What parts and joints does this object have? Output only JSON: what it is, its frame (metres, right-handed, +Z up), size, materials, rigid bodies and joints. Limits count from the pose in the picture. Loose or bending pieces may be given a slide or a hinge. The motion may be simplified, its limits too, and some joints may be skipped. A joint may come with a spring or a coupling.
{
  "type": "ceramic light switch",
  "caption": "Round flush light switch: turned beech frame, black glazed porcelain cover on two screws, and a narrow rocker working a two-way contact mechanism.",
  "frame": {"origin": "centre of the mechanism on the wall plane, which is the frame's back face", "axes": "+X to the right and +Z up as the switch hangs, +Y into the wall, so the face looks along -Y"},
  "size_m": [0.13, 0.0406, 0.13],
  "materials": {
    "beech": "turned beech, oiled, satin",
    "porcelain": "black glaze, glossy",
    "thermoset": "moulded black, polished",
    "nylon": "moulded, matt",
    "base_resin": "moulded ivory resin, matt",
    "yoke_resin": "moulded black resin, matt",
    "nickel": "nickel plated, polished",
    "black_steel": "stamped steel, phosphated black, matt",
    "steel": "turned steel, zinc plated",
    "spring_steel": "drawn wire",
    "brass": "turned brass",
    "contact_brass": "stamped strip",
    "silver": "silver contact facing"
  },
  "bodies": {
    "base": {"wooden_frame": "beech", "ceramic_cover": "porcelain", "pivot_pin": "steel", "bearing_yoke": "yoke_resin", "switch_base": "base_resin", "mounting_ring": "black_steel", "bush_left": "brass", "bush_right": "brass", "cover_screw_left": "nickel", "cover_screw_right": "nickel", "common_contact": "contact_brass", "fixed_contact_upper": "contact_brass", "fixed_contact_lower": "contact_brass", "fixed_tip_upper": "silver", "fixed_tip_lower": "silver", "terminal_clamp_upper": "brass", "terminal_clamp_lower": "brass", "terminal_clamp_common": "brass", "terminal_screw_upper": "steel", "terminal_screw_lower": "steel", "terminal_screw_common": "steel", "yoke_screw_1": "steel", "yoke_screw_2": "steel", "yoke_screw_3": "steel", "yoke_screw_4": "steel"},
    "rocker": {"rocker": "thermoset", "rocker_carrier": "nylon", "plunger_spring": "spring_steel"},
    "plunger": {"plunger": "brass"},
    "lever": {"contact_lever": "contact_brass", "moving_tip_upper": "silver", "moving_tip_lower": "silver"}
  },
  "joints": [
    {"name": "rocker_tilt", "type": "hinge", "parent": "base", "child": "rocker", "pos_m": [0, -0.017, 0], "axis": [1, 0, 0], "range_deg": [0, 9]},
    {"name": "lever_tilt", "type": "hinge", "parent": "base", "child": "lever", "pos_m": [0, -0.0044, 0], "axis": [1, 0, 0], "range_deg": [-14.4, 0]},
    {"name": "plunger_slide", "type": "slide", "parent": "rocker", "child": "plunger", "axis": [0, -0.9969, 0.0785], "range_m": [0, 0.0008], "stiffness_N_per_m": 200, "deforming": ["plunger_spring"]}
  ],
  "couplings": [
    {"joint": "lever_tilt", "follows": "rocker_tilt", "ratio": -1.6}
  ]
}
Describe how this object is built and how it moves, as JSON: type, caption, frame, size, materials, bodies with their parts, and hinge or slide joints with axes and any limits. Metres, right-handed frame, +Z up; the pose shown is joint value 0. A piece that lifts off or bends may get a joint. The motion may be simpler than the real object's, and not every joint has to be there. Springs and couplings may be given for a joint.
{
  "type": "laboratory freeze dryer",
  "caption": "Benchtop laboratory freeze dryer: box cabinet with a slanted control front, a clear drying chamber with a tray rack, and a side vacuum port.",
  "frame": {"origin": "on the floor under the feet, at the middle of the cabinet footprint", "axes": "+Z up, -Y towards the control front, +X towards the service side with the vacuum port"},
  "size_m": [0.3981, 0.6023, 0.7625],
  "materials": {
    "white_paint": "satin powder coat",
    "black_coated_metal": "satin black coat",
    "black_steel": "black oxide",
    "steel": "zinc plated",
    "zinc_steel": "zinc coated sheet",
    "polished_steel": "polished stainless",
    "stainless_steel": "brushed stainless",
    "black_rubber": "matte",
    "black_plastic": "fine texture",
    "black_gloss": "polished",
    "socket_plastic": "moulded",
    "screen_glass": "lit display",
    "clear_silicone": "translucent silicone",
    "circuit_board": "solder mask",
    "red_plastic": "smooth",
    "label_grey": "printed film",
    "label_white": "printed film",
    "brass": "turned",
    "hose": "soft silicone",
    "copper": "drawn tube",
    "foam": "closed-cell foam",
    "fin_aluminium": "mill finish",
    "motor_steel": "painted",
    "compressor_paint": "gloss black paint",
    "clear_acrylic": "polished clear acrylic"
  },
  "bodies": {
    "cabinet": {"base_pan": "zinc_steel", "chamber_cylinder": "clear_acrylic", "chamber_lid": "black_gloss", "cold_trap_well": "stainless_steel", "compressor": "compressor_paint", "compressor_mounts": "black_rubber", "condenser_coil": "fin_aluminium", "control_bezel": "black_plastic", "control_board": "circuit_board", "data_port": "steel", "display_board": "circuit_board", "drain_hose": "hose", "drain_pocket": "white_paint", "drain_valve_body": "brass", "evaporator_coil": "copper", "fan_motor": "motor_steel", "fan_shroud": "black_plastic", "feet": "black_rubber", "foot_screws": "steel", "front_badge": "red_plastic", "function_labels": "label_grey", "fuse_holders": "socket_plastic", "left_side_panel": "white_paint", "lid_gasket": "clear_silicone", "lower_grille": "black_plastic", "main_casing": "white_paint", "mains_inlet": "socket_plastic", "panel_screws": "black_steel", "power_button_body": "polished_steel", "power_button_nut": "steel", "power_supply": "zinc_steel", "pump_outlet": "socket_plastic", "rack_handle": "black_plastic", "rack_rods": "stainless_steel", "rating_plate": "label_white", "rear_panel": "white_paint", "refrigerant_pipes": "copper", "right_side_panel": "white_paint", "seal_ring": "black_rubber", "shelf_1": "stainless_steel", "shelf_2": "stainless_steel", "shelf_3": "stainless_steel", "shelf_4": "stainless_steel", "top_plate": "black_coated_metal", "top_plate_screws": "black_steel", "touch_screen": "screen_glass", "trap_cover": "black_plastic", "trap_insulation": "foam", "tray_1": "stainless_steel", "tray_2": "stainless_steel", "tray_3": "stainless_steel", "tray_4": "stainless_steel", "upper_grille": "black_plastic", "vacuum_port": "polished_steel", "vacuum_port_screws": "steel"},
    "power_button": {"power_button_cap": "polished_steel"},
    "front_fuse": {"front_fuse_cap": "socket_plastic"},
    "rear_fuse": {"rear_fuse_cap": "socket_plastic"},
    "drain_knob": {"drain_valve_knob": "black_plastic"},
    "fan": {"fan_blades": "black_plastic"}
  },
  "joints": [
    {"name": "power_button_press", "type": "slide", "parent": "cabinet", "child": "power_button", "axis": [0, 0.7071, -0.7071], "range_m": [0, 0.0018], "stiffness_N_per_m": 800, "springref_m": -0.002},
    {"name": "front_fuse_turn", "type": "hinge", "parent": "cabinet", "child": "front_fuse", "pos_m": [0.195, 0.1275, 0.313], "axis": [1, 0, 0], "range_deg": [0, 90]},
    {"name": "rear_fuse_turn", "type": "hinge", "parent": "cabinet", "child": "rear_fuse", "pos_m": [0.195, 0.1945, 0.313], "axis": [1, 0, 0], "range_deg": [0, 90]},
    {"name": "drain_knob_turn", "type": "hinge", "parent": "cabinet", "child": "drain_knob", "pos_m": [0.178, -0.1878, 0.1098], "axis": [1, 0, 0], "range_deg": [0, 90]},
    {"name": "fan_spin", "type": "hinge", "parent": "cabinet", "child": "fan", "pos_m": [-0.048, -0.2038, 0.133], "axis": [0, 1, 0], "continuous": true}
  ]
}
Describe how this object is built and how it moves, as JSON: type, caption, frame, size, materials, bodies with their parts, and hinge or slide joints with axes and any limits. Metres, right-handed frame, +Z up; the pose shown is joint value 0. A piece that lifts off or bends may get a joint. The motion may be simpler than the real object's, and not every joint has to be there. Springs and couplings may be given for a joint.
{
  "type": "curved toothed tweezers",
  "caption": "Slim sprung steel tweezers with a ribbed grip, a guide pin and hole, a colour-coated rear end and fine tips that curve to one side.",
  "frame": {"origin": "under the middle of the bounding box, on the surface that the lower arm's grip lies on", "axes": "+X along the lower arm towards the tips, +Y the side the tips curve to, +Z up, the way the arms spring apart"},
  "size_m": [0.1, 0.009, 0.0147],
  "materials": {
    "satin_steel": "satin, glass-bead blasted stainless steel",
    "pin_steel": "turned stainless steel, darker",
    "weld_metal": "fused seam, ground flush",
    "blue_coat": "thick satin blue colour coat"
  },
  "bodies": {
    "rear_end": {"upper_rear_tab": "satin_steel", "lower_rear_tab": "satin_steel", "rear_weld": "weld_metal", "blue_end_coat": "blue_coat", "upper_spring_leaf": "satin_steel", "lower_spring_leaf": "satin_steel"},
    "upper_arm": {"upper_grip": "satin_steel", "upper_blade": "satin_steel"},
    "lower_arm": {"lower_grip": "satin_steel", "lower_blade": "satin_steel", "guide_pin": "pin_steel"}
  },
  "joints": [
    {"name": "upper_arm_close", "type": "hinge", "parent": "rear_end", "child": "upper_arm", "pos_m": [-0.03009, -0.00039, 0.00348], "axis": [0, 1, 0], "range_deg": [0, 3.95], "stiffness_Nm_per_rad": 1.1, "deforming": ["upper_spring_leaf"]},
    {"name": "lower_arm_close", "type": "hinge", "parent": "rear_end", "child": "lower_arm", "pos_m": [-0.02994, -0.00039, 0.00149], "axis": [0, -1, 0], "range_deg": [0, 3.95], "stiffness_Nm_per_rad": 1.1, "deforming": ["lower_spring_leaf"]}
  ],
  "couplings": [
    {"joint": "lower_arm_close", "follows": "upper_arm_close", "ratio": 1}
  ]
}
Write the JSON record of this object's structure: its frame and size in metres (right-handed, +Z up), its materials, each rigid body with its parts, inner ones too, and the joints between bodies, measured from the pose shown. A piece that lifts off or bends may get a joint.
-*-
### The problem
Write out every line of the listing that holds the word "from".

### Solution
What parts and joints does this object have? Output only JSON: what it is, its frame (metres, right-handed, +Z up), size, materials, rigid bodies and joints. Limits count from the pose in the picture. Loose or bending pieces may be given a slide or a hinge. The motion may be simplified, its limits too, and some joints may be skipped. A joint may come with a spring or a coupling.
Write the JSON record of this object's structure: its frame and size in metres (right-handed, +Z up), its materials, each rigid body with its parts, inner ones too, and the joints between bodies, measured from the pose shown. A piece that lifts off or bends may get a joint.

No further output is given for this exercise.